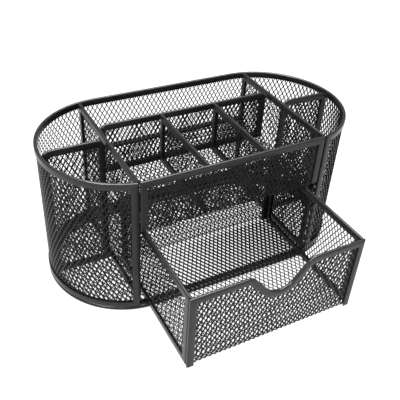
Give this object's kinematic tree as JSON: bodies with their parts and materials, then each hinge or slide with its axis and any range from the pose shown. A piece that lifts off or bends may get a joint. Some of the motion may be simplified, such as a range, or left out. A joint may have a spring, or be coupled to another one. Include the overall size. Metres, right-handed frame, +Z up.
{
  "type": "pen stand with drawer",
  "caption": "Mesh-metal pen stand with rounded ends, open compartments on two levels and a pull-out drawer with a finger scoop.",
  "frame": {"origin": "centre of the stadium-shaped base, on the plane that the stand rests on", "axes": "+Z up, +X to the right along the front, -Y towards the user; the drawer slides out along -Y"},
  "size_m": [0.22, 0.1668, 0.102],
  "materials": {
    "mesh": "satin black powder coat on expanded steel mesh",
    "channel": "satin black powder coat on folded steel strip"
  },
  "bodies": {
    "housing": {"base_mesh": "mesh", "base_rim": "channel", "front_panel_frame": "channel", "front_panel_mesh": "mesh", "left_divider_frame": "channel", "left_divider_mesh": "mesh", "left_end_divider_frame": "channel", "left_end_divider_mesh": "mesh", "left_small_divider_frame": "channel", "left_small_divider_mesh": "mesh", "left_wall_post": "channel", "outer_wall_bottom_rim": "channel", "outer_wall_mesh": "mesh", "outer_wall_top_rim": "channel", "partition_frame": "channel", "partition_mesh": "mesh", "right_divider_frame": "channel", "right_divider_mesh": "mesh", "right_end_divider_frame": "channel", "right_end_divider_mesh": "mesh", "right_small_divider_frame": "channel", "right_small_divider_mesh": "mesh", "right_wall_post": "channel", "shelf_mesh": "mesh", "shelf_rear_rail": "channel"},
    "drawer": {"drawer_back_frame": "channel", "drawer_back_mesh": "mesh", "drawer_floor_mesh": "mesh", "drawer_front_frame": "channel", "drawer_front_mesh": "mesh", "drawer_left_side_frame": "channel", "drawer_left_side_mesh": "mesh", "drawer_right_side_frame": "channel", "drawer_right_side_mesh": "mesh"}
  },
  "joints": [
    {"name": "drawer_slide", "type": "slide", "parent": "housing", "child": "drawer", "axis": [0, -1, 0], "range_m": [-0.058, 0.036]}
  ]
}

——————————

Goal of the exercise: Say how many lines of the listing above contain "that", with no other words.

Full output: 2